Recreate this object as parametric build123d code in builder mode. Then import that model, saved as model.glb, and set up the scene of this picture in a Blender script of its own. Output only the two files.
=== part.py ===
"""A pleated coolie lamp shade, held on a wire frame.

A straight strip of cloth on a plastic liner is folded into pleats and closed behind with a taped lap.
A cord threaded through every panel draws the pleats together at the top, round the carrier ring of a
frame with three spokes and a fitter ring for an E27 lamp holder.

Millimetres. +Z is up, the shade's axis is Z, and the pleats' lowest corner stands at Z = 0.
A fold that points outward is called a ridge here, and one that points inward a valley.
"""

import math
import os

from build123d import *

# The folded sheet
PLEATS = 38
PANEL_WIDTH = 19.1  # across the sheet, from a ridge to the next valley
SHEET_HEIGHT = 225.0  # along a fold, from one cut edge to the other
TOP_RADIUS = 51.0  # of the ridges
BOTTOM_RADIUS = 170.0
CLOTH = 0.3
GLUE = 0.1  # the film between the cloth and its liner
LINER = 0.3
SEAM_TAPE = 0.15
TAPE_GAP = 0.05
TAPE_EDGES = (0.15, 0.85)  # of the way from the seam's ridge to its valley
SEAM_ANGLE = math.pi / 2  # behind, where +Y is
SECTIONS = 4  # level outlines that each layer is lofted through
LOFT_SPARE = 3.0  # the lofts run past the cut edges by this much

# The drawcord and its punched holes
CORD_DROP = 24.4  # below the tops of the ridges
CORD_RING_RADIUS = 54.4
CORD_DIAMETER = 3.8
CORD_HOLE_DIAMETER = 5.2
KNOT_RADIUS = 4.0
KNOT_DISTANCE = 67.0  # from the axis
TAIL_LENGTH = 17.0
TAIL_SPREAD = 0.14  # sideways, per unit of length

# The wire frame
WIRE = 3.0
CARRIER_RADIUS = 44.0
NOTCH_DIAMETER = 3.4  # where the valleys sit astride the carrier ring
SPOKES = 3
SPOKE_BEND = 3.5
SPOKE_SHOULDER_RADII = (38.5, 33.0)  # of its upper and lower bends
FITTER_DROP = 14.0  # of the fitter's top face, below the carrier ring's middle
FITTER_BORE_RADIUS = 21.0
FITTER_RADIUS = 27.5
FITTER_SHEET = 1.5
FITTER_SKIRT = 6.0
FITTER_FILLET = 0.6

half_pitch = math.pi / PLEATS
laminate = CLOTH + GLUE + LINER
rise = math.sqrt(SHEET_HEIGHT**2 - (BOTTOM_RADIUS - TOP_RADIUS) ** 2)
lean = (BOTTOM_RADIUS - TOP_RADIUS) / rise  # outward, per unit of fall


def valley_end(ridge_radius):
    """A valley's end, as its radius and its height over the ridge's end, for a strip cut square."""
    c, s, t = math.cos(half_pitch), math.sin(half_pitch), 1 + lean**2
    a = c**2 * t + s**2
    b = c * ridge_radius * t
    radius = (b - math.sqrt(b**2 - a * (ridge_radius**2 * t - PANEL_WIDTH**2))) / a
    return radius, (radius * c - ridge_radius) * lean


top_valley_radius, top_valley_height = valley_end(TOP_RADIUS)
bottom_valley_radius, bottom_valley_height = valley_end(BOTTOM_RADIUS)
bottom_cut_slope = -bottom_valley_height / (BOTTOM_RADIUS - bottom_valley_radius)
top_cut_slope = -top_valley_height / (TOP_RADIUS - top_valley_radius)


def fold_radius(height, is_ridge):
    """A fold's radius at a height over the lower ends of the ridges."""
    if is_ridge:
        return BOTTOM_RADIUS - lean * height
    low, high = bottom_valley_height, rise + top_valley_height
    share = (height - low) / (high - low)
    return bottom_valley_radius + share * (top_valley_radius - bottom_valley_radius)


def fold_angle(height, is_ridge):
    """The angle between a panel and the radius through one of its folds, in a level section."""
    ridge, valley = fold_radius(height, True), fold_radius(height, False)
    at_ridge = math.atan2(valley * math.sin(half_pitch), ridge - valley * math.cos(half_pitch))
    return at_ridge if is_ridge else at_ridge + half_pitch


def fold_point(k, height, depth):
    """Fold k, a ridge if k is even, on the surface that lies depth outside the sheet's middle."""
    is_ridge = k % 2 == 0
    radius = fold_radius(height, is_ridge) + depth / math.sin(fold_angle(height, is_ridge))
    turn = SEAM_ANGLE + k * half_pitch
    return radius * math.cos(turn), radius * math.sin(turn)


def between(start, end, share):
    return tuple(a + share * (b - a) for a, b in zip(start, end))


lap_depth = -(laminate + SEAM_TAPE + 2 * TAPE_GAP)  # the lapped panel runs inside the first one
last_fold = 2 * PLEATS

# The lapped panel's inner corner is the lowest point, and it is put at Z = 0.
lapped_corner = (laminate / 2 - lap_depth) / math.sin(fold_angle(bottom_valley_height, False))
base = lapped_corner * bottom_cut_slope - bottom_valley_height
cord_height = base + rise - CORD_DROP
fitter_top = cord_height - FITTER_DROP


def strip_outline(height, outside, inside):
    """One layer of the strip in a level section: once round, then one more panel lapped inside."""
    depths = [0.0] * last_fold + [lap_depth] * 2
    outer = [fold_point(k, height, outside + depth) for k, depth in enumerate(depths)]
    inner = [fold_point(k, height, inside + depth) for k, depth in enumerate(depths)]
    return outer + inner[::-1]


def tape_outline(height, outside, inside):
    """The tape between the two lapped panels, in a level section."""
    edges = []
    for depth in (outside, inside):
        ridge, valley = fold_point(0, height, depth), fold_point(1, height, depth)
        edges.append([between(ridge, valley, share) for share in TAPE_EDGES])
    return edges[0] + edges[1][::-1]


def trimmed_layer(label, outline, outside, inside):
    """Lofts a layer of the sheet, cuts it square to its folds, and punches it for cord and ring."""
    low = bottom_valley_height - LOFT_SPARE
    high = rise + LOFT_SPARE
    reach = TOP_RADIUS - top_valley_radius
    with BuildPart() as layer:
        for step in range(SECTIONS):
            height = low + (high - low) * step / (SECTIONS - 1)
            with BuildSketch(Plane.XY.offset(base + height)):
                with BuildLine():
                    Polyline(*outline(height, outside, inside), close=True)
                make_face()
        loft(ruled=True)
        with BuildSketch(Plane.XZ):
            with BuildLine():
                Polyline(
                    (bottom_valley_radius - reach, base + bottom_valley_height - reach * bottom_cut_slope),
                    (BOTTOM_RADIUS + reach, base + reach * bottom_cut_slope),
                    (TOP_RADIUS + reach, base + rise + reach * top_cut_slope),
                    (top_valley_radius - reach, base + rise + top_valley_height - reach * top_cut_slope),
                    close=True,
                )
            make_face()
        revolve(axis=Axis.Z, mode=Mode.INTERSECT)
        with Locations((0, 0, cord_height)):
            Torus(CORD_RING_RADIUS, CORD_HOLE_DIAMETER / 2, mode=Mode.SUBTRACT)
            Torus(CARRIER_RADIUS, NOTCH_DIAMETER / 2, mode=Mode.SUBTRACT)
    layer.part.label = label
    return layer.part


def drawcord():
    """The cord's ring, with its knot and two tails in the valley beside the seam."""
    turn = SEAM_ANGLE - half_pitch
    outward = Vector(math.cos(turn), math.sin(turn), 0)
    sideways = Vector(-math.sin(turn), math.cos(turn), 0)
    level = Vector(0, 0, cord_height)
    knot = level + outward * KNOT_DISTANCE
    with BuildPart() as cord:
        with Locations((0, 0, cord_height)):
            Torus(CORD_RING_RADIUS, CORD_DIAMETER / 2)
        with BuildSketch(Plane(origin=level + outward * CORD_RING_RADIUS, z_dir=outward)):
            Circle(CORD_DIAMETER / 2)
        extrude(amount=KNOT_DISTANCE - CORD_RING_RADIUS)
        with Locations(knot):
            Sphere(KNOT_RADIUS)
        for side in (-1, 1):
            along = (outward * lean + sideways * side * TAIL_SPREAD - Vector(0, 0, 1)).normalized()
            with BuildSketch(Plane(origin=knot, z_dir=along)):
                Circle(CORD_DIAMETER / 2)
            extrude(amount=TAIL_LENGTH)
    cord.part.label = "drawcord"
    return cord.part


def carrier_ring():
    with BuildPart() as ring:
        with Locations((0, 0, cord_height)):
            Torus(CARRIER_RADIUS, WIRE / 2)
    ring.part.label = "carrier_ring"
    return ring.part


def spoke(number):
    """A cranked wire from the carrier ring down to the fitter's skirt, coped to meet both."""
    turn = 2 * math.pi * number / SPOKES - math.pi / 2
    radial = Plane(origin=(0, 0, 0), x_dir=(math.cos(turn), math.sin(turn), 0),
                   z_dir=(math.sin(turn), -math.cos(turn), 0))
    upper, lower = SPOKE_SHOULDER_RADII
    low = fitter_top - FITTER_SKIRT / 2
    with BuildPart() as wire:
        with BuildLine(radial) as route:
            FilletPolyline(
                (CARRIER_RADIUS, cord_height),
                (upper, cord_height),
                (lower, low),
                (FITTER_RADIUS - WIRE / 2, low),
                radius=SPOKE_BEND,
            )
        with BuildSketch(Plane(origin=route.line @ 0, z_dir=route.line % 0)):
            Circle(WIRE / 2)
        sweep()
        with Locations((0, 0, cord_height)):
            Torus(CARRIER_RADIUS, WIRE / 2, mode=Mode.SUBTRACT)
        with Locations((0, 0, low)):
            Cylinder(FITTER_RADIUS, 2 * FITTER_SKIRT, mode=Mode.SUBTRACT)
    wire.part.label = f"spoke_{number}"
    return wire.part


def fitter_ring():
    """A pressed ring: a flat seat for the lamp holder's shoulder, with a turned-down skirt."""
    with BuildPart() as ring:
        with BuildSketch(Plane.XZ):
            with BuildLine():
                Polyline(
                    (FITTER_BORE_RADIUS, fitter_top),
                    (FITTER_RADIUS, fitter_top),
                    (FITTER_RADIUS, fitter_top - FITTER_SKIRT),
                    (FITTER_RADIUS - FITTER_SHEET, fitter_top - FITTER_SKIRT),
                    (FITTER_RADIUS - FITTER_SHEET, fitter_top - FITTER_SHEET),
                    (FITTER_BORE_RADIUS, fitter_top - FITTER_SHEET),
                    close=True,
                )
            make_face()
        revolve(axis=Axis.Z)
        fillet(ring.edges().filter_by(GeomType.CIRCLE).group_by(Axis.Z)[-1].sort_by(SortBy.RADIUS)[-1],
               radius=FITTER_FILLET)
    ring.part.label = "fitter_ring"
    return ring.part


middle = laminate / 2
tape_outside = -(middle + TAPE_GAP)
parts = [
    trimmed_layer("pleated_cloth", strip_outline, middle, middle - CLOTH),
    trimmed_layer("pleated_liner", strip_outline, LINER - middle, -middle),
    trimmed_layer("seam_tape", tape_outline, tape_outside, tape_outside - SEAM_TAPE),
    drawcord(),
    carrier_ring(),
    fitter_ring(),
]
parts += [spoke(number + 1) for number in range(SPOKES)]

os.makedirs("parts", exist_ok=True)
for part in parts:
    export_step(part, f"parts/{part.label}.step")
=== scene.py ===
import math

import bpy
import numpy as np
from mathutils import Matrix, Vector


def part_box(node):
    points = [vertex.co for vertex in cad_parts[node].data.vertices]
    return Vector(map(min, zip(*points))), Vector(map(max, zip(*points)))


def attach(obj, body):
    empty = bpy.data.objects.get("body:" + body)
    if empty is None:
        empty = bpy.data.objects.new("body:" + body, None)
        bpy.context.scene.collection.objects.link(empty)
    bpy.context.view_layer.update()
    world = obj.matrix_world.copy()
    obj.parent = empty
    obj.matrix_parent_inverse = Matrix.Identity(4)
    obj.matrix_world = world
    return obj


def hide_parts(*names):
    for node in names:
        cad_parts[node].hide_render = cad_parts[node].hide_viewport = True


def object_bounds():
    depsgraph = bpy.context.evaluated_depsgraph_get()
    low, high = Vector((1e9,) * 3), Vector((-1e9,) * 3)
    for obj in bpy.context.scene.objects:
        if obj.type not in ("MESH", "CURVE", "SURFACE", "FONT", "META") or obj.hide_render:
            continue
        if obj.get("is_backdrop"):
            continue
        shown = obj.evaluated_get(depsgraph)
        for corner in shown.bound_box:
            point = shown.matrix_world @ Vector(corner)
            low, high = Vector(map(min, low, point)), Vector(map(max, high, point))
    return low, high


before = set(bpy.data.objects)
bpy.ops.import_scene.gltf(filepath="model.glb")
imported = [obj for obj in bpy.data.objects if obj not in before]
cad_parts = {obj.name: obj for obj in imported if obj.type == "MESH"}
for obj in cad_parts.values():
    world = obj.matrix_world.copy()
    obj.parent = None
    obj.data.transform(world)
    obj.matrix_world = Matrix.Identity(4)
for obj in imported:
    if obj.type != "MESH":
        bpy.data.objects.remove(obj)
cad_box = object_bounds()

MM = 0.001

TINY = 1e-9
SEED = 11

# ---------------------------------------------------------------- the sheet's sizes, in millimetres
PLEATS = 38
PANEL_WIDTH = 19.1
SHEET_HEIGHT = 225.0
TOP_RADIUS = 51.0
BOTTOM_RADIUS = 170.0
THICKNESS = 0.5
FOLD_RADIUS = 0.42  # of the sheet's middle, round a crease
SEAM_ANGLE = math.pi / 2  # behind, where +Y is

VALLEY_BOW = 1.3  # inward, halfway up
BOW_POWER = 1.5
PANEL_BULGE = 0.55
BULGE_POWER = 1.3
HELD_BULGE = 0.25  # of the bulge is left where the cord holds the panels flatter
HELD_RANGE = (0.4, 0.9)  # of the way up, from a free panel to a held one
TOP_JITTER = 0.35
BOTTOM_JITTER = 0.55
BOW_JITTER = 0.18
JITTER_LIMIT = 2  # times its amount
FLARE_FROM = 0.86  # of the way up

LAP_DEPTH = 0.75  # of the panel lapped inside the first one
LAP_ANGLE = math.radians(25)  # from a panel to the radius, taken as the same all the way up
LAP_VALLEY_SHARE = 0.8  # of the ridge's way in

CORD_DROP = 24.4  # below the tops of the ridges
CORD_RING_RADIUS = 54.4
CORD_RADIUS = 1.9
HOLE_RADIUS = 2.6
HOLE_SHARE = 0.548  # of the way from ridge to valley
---
▶ TASK TO COMPLETE: Everything from the first line above through the line that contains "a wire frame." should be duplicated exactly, please, and nothing beyond it.

▶ THE RESPONSE:
Recreate this object as parametric build123d code in builder mode. Then import that model, saved as model.glb, and set up the scene of this picture in a Blender script of its own. Output only the two files.
=== part.py ===
"""A pleated coolie lamp shade, held on a wire frame.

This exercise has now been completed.